Fix: Followed below steps
  1. Terminate the utility.  The utility was terminated but still kept retry due to the default setting.
  2. Cancelling the reorg – BMC had made the REORG job uncancellable in Utility terminate phase when DRNWAIT is set to UTIL.
  3. Performed DB2 rebounce – table in question was still in recovery pending mode after that.
  4. Restarted the DB2 table in question after health check the table. This caused an outage for about an hour.
  5. We were not able to identify the DB2 Thread causing the issue. (side issue)

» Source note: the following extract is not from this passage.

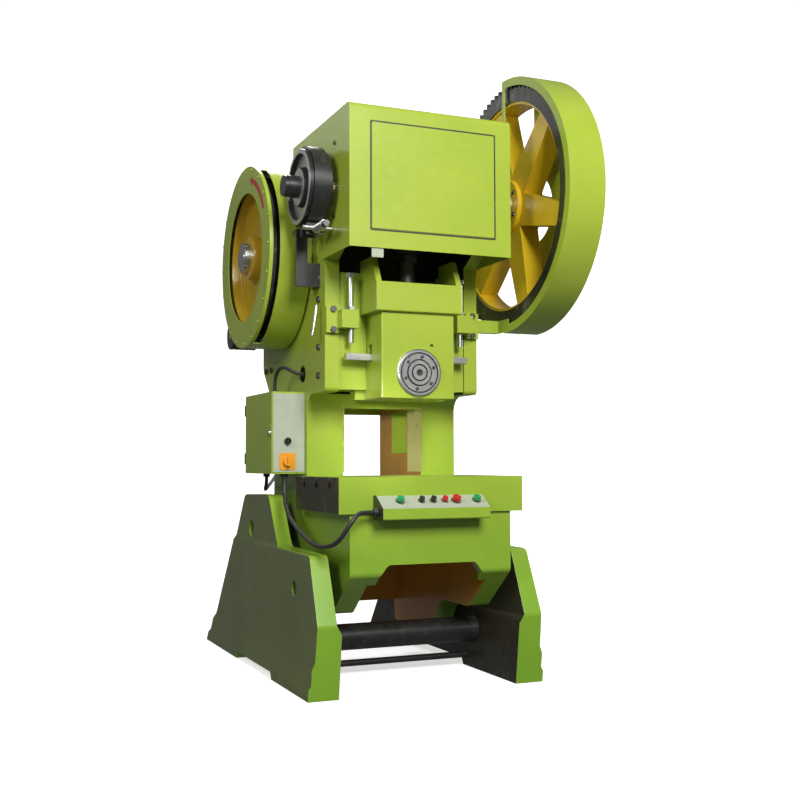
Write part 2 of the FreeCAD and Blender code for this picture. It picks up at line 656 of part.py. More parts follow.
def spoked_gear_shape(turn):
    """Cast wheel: toothed rim, six deep channel spokes and a hub."""
    low, high = d.gear_left, d.gear_right
    rim_inner, hub, root, reach = 458, 118, 90, 470
    half_root, half_rim, wall = 72, 46, 16
    wheel = toothed(int(d.gear_teeth), turn, low, high).cut(tube_shape(rim_inner, 0, low, high))
    wheel = wheel.fuse(tube_shape(rim_inner + 20, rim_inner - 12, low + 8, high - 8))
    parts = [tube_shape(hub, 70, low - 5, high + 5)]
    for spoke in range(6):
        web = [Vector(low + 16, y, z) for y, z in ((root, -half_root), (reach, -half_rim),
                                                   (reach, half_rim), (root, half_root))]
        pieces = [Part.Face(Part.makePolygon(web + [web[0]])).extrude(Vector(24, 0, 0))]
        for side in (-1, 1):
            edge = [Vector(low + 16, y, side * z) for y, z in
                    ((root, half_root), (reach, half_rim), (reach, half_rim - wall), (root, half_root - wall))]
            pieces.append(Part.Face(Part.makePolygon(edge + [edge[0]])).extrude(Vector(88, 0, 0)))
        for piece in pieces:
            piece.rotate(Vector(0, 0, 0), Vector(1, 0, 0), 60 * spoke + 15)
            parts.append(piece.cut(tube_shape(80, 0, low - 10, high + 10)))
    return wheel.fuse(parts).removeSplitter()


def make_gears():
    line = math.atan2(d.shaft_high - d.crank_high, d.shaft_back - d.centre_back)
    shape_node(spoked_gear_shape(line), "spoked_gear", d.centre_back, d.crank_high)
    node(turned("gear_bush", [(d.gear_left - 10, 55 + d.running_gap), (d.gear_left - 10, 70),
                              (d.gear_right + 10, 70), (d.gear_right + 10, 55 + d.running_gap)],
                d.centre_back, d.crank_high), "gear_bush")
    gap = line + math.pi + math.pi / d.pinion_teeth
    pinion = toothed(int(d.pinion_teeth), gap, d.gear_left + 2, d.gear_right - 2)
    pinion = pinion.cut(tube_shape(d.shaft_radius, 0, d.gear_left, d.gear_right))
    shape_node(pinion, "pinion", d.shaft_back, d.shaft_high)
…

However, the best fix would be to identify the thread that is holding the REORG job and cancel it.
Lesson Learnt: 
The combination of DRNRETRY = 255 and DRNWAIT=UTIL had caused the Reorg to retry 255 times every 5 mins during which terminating would not have effect and Cancellation would not be allowed.
Best values to use are
DRNWAIT=NONE  (this was set to UTIL by default) à Which means that the drain request issued by REORG PLUS times out immediately if the drain cannot acquire the lock. NONE prevents any application transactions from being queued during the drain process. BMC recommends that we specify NONE in high-transaction environments.
DSPLOCKS=RETRY which will display the locks and claimers after every RETRY. This will be useful information to identify a common thread across all RETRYs to narrow down the offending thread.  
TIMEOUT=TERM à This parameter leaves the objects in their original states (RW) and terminates the job.
BMC Recommend the default options for DRNWAIT=NONE and TIMEOUT=TERM in there manual.